- Prompt: Locate each line below that includes "with" and reproduce it.
+++ Supplied information
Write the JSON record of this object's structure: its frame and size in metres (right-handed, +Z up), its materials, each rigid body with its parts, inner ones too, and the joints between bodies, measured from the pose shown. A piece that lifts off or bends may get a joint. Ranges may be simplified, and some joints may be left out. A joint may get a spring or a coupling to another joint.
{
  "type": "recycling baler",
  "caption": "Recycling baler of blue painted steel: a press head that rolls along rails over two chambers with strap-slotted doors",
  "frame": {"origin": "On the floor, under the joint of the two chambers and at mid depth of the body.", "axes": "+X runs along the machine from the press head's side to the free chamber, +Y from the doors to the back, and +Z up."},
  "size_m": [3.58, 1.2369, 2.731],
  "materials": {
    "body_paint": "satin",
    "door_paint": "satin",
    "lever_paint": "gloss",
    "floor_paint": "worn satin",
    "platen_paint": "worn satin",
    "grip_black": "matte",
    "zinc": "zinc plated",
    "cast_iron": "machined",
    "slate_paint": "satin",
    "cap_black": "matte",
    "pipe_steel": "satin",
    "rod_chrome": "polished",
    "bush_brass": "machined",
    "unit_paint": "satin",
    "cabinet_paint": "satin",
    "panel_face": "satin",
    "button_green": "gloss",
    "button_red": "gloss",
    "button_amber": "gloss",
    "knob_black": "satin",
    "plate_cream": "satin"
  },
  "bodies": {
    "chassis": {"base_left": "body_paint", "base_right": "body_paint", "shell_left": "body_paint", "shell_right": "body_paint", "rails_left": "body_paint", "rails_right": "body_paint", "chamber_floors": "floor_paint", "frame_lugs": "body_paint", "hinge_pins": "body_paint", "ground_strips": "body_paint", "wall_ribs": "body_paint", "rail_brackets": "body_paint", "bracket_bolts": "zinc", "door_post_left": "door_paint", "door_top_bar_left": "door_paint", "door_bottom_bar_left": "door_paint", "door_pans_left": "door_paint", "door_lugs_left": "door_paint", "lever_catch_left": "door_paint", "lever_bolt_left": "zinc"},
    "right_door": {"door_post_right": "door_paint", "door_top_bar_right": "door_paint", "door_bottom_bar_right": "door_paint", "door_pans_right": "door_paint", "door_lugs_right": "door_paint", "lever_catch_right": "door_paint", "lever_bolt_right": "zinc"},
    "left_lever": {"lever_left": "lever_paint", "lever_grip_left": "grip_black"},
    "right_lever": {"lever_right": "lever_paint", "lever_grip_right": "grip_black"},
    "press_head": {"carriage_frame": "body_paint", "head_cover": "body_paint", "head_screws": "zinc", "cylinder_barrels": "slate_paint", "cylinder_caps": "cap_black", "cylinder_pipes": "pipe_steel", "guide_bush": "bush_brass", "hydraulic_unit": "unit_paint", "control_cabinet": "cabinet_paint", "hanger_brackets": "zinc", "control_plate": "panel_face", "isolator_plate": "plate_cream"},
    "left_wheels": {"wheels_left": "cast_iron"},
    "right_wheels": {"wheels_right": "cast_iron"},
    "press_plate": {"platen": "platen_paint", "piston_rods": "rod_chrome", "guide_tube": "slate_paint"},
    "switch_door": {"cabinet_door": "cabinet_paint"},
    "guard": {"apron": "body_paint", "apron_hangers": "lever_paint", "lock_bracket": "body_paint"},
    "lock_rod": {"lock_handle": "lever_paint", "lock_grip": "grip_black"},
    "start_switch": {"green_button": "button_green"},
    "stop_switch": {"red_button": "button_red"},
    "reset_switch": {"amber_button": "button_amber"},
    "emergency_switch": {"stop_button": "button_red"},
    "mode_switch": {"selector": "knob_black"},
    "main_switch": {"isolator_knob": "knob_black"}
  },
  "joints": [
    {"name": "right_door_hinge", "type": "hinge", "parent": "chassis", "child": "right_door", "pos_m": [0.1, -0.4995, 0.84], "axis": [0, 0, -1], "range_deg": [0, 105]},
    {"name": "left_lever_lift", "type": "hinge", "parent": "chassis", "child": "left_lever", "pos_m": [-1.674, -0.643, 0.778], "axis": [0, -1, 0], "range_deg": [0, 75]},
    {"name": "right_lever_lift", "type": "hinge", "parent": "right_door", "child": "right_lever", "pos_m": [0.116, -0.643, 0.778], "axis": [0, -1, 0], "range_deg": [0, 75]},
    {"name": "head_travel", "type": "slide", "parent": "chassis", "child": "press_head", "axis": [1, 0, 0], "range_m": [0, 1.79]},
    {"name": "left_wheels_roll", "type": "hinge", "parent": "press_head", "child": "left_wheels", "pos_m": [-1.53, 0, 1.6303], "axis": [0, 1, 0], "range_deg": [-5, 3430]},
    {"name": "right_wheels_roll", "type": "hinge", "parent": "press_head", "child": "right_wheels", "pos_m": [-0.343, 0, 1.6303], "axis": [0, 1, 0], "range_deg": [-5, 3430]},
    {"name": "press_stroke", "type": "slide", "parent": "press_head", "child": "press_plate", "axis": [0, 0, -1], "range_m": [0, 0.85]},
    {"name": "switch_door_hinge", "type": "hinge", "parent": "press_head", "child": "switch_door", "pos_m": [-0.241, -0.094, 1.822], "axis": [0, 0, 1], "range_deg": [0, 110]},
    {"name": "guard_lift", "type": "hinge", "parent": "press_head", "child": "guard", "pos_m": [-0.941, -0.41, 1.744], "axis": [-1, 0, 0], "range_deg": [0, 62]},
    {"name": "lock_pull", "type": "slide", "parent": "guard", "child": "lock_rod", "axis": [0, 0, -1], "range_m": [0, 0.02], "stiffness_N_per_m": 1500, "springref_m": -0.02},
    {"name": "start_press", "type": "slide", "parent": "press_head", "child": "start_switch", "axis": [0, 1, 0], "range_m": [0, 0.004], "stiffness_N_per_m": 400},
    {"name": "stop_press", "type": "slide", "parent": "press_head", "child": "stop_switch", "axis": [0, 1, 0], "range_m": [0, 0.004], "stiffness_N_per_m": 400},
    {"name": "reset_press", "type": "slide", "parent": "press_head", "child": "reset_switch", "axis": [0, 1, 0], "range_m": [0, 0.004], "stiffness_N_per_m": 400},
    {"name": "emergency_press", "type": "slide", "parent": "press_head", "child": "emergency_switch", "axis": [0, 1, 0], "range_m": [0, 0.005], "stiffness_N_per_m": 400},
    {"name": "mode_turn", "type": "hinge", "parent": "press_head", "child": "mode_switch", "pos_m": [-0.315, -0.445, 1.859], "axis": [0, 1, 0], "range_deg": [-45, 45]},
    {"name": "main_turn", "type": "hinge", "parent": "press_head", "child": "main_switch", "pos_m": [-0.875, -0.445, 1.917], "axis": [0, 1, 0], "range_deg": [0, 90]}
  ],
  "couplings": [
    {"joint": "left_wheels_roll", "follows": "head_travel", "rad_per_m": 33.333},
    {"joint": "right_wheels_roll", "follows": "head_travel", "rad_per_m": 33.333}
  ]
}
++++++
- The completed task:
Write the JSON record of this object's structure: its frame and size in metres (right-handed, +Z up), its materials, each rigid body with its parts, inner ones too, and the joints between bodies, measured from the pose shown. A piece that lifts off or bends may get a joint. Ranges may be simplified, and some joints may be left out. A joint may get a spring or a coupling to another joint.
  "caption": "Recycling baler of blue painted steel: a press head that rolls along rails over two chambers with strap-slotted doors",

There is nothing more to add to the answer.